** What you have to do **
Give back exactly the lines that run from the line containing "Describe how this" through the end of the listing below. Leave out every other line.
===== Material to process
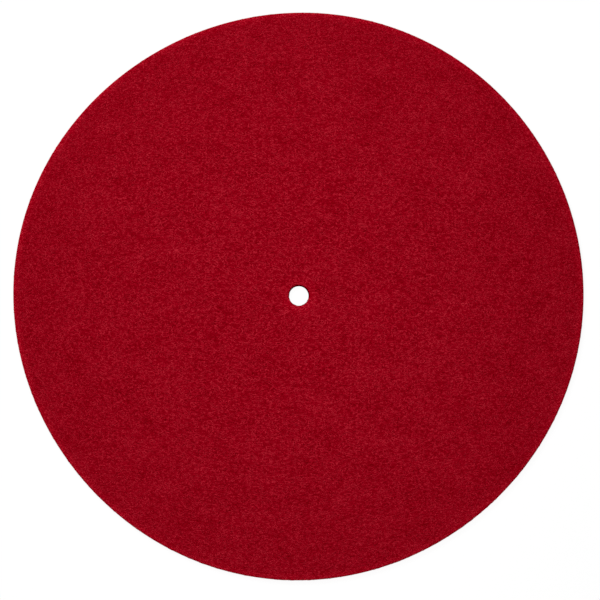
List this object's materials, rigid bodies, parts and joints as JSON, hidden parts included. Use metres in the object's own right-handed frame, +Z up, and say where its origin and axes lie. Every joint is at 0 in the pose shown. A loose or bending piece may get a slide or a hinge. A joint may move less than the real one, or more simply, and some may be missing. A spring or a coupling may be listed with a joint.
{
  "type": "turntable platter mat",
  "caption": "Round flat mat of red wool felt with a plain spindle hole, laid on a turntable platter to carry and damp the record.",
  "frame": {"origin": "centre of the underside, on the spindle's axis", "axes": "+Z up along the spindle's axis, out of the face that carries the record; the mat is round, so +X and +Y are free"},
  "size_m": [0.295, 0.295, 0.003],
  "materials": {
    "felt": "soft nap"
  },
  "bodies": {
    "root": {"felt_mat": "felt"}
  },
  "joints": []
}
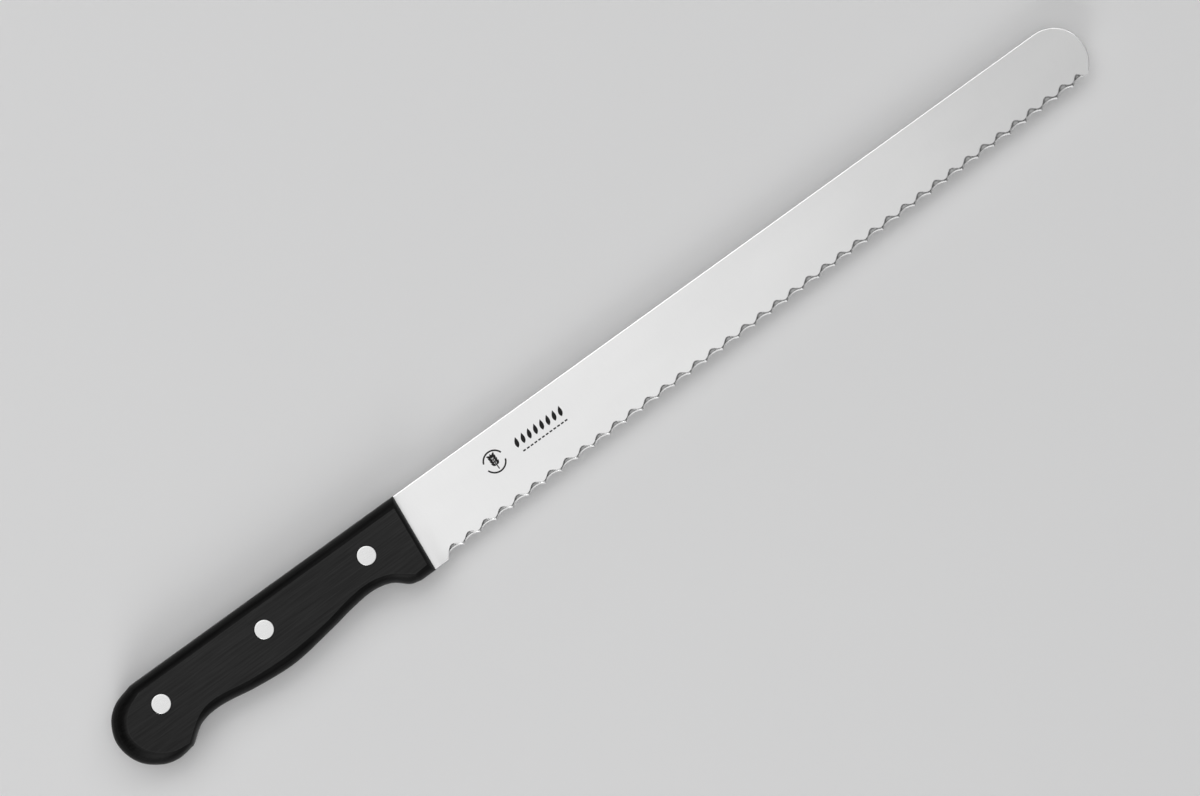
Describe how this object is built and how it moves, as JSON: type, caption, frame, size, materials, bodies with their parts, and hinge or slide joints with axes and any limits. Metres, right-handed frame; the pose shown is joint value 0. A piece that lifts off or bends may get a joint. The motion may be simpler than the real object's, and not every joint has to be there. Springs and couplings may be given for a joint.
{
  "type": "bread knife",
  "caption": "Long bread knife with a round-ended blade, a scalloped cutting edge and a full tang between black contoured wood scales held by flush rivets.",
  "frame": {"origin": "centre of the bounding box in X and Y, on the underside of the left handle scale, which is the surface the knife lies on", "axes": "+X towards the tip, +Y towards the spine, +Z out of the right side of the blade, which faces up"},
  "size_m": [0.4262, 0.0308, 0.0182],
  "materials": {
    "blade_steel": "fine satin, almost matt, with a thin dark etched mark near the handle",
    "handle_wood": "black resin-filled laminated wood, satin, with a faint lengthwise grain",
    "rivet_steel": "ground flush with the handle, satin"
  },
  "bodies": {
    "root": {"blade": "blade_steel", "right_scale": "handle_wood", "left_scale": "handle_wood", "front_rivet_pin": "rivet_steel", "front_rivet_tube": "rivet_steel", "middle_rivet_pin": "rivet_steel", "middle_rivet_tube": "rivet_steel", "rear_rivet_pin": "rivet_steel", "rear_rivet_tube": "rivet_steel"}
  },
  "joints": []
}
==========
** The output **
Describe how this object is built and how it moves, as JSON: type, caption, frame, size, materials, bodies with their parts, and hinge or slide joints with axes and any limits. Metres, right-handed frame; the pose shown is joint value 0. A piece that lifts off or bends may get a joint. The motion may be simpler than the real object's, and not every joint has to be there. Springs and couplings may be given for a joint.
{
  "type": "bread knife",
  "caption": "Long bread knife with a round-ended blade, a scalloped cutting edge and a full tang between black contoured wood scales held by flush rivets.",
  "frame": {"origin": "centre of the bounding box in X and Y, on the underside of the left handle scale, which is the surface the knife lies on", "axes": "+X towards the tip, +Y towards the spine, +Z out of the right side of the blade, which faces up"},
  "size_m": [0.4262, 0.0308, 0.0182],
  "materials": {
    "blade_steel": "fine satin, almost matt, with a thin dark etched mark near the handle",
    "handle_wood": "black resin-filled laminated wood, satin, with a faint lengthwise grain",
    "rivet_steel": "ground flush with the handle, satin"
  },
  "bodies": {
    "root": {"blade": "blade_steel", "right_scale": "handle_wood", "left_scale": "handle_wood", "front_rivet_pin": "rivet_steel", "front_rivet_tube": "rivet_steel", "middle_rivet_pin": "rivet_steel", "middle_rivet_tube": "rivet_steel", "rear_rivet_pin": "rivet_steel", "rear_rivet_tube": "rivet_steel"}
  },
  "joints": []
}